Villains And Victims

Abraham Miller says that Tocqueville would have recognized what is going on in Gaza quite well:

…there is the constituency comprised of those groups who are so wedded to the embrace of victims — real and imaginary — that the most despicable violence is not an act of evil, but a cause for investigation; a statement written in desperate measures by desperate people. Once a group such as Hamas has been defined as a victim, then its acts have to be explored, dissected, explained, rationalized, put into a context, but never condemned. Victims are, by such groups’ definitions, incapable of evil.

For four decades I have been attending forums on the Middle East conducted by liberal church congregations, colleges and universities, self-anointed peace and justice groups, and the usual gaggle of what are referred to as “the good people.” These people and their groups are intrinsic to the terrorists’ strategy. Their rationales for terrorist violence are vital to the continued use of violence. These so-called “good people” are the conduit to evil, and they are invariably self-proclaimed “progressives” or “liberals.”

All terrorist groups want people who will ask, “Why?” They want people who have long ago forsaken moral judgments for moral relativism. They want the guy who will stand up at the PTA meeting and say, “9/11 is the result of our foreign policy,” and not conceive of the possibility that he is uttering a cliché he could not intellectually defend, but think he is being profound.

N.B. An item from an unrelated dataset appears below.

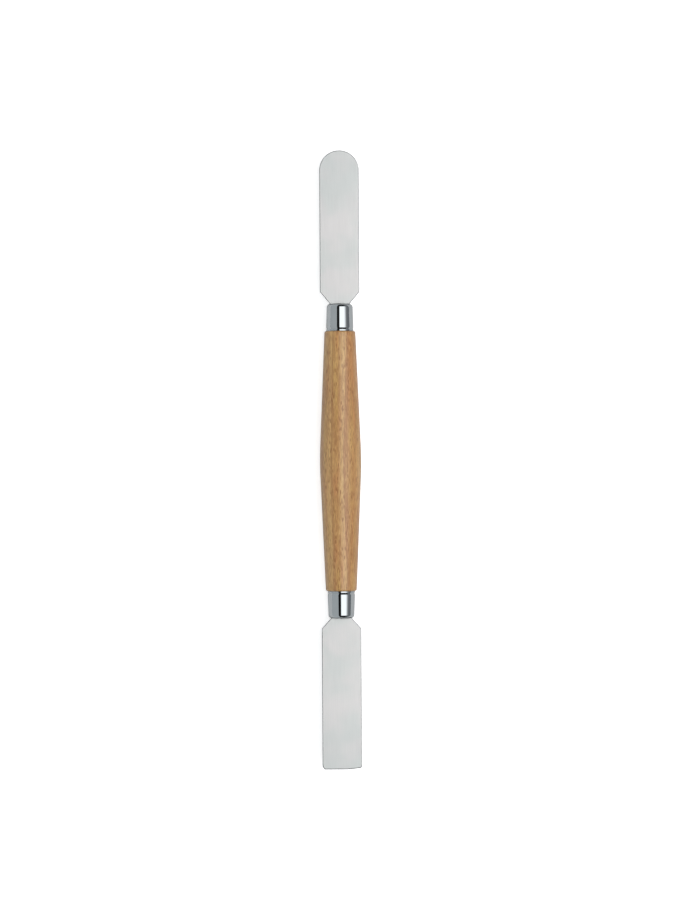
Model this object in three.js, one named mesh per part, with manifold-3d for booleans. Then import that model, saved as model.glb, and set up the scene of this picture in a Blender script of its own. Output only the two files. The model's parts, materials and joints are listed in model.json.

It is not just that such people, by justifying violence, contribute to the continued perpetuation of violence, but also by being partisans for evil, they have given up the claim to be honest brokers for peace. In the case of liberal church groups, they have become so supportive of Palestinian terrorism that they would be incapable of being a broker for serious engagements or dialogues for peace. Does anyone think that the leadership of the Presbyterian Church, for example, exudes any moral authority when it comes to the Middle East? They are simply another militia, albeit one that justifies other people doing the killing they tacitly support.

They’re not anti-war. They’re just on the other side.